*YOUR INSTRUCTIONS:* Beginning with the first line below, please repeat the material exactly, ending with the line that includes "faces.append((first + 3".

*DATA PROVIDED:*
----

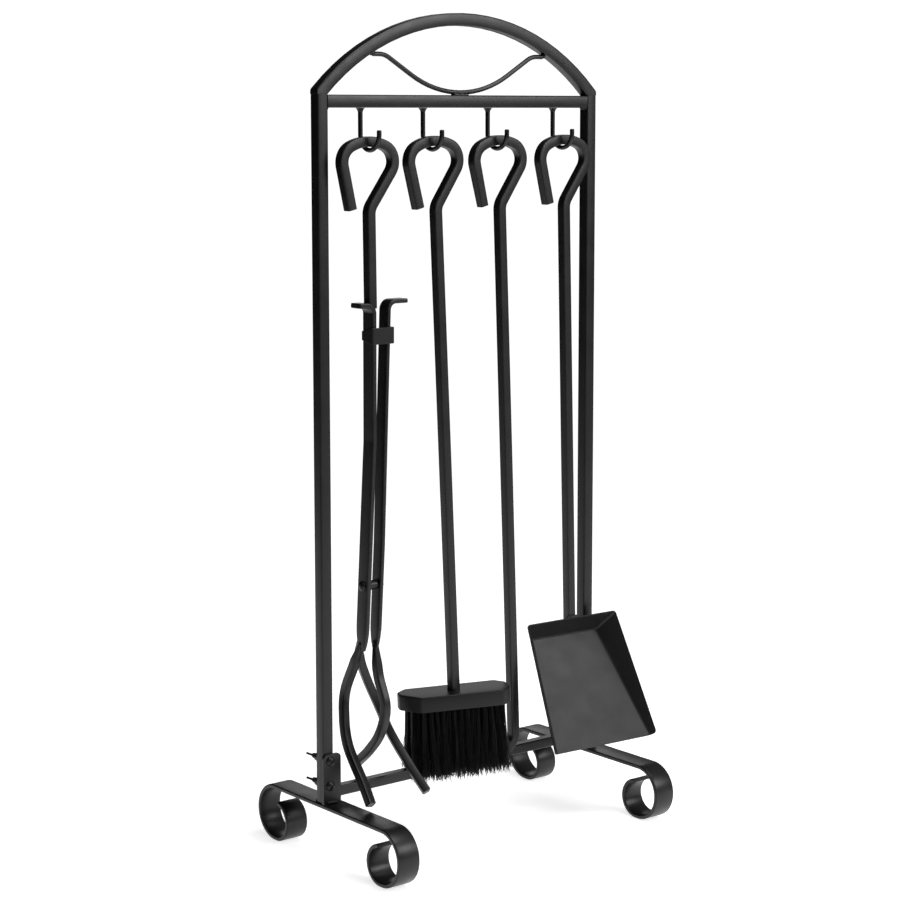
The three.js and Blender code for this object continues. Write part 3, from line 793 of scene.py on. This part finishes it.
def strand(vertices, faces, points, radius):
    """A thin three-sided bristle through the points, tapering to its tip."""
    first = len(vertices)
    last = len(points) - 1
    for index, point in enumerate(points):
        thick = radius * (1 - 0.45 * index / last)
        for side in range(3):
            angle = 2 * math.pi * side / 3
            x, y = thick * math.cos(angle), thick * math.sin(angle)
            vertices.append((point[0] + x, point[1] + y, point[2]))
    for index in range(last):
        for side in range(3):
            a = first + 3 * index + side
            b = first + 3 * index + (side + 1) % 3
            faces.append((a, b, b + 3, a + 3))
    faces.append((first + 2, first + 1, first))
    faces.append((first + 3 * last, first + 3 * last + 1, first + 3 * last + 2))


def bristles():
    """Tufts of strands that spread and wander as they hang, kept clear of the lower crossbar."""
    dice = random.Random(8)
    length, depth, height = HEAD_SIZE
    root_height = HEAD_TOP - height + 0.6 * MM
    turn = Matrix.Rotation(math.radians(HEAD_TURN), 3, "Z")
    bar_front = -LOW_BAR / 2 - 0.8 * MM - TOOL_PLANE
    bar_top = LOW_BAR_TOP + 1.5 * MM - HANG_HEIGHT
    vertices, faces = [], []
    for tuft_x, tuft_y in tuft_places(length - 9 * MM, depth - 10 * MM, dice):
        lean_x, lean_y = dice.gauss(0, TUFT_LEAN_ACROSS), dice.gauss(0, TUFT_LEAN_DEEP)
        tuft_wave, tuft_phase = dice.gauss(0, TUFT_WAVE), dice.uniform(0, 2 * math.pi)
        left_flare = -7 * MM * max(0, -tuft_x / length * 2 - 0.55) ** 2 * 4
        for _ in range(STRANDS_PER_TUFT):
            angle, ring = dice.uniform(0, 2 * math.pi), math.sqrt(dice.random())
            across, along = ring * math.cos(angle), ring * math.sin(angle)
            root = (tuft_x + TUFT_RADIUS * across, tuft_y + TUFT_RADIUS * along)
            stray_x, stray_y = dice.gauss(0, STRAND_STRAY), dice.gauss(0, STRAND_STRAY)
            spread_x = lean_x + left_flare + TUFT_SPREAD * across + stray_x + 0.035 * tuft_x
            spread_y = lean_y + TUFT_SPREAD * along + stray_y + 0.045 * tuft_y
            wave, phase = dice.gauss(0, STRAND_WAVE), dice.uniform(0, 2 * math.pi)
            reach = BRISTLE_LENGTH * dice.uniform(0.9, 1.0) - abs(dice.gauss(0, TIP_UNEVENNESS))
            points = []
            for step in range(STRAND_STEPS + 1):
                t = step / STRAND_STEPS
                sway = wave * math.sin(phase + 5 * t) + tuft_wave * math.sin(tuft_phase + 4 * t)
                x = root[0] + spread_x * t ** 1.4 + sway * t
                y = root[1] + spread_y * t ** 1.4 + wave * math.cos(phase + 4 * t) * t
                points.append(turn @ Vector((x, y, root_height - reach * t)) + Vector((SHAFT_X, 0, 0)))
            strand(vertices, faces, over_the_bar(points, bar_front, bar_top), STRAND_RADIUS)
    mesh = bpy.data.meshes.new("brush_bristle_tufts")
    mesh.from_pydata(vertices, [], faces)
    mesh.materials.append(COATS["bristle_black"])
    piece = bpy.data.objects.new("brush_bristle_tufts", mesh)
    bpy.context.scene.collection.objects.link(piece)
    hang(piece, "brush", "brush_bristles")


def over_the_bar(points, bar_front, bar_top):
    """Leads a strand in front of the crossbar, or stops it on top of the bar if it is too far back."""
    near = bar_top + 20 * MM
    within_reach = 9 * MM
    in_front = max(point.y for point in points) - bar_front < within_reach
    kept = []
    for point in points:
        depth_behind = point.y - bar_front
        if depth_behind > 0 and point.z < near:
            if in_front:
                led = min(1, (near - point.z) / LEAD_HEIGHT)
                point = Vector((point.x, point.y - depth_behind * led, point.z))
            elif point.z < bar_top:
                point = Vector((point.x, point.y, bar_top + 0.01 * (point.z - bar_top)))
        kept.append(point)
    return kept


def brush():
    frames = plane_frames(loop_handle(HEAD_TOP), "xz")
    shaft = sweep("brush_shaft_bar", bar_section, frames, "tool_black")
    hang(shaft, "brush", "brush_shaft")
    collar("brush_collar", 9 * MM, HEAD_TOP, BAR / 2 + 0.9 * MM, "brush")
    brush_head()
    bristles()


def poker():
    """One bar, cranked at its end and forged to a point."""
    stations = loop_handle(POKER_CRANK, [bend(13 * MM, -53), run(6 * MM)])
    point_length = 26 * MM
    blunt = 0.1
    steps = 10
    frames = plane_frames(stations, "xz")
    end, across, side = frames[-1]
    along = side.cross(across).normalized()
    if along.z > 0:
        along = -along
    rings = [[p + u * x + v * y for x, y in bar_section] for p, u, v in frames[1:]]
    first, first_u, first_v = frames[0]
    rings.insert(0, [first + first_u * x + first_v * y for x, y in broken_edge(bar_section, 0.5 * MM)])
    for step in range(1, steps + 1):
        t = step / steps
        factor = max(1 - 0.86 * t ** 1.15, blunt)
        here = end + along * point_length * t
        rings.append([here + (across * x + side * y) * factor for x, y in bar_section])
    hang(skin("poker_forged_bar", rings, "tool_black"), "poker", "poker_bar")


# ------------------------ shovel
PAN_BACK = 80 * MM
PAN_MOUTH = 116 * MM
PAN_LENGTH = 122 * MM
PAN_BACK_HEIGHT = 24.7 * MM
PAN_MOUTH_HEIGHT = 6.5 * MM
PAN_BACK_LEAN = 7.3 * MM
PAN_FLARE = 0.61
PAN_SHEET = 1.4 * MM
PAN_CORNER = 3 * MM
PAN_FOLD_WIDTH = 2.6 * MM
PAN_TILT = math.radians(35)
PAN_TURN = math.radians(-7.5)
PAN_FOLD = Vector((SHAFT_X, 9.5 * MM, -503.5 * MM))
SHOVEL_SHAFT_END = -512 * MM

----

*EXERCISE RESULT:*
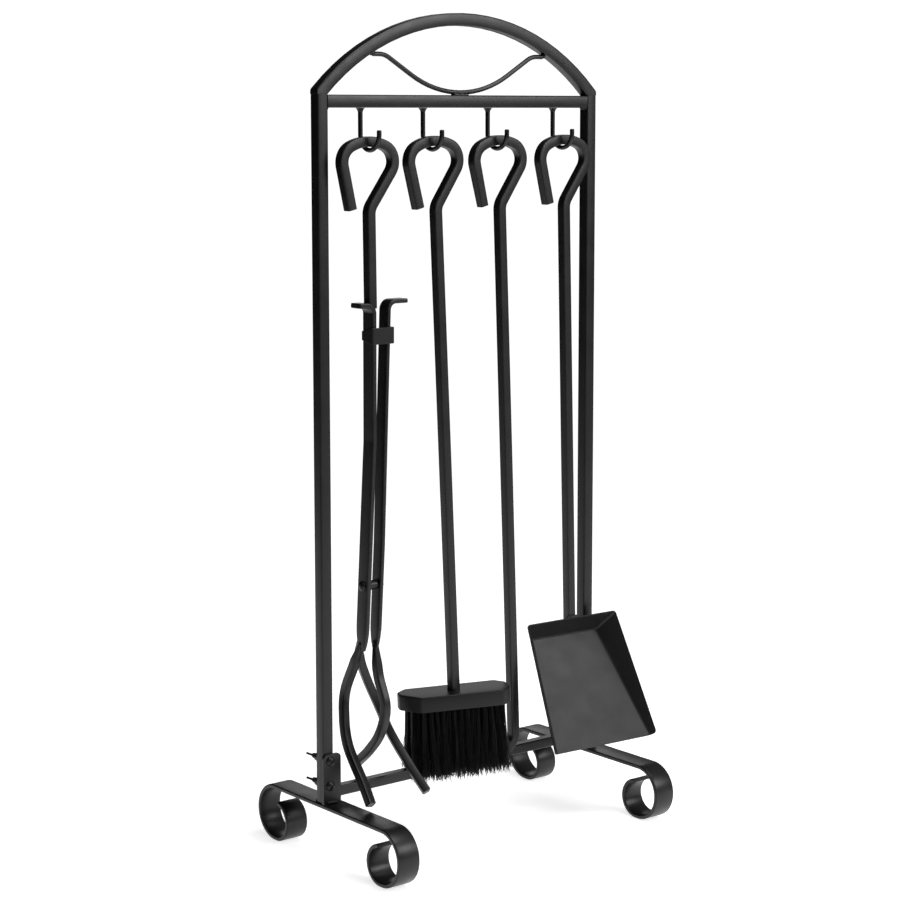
The three.js and Blender code for this object continues. Write part 3, from line 793 of scene.py on. This part finishes it.
def strand(vertices, faces, points, radius):
    """A thin three-sided bristle through the points, tapering to its tip."""
    first = len(vertices)
    last = len(points) - 1
    for index, point in enumerate(points):
        thick = radius * (1 - 0.45 * index / last)
        for side in range(3):
            angle = 2 * math.pi * side / 3
            x, y = thick * math.cos(angle), thick * math.sin(angle)
            vertices.append((point[0] + x, point[1] + y, point[2]))
    for index in range(last):
        for side in range(3):
            a = first + 3 * index + side
            b = first + 3 * index + (side + 1) % 3
            faces.append((a, b, b + 3, a + 3))
    faces.append((first + 2, first + 1, first))
    faces.append((first + 3 * last, first + 3 * last + 1, first + 3 * last + 2))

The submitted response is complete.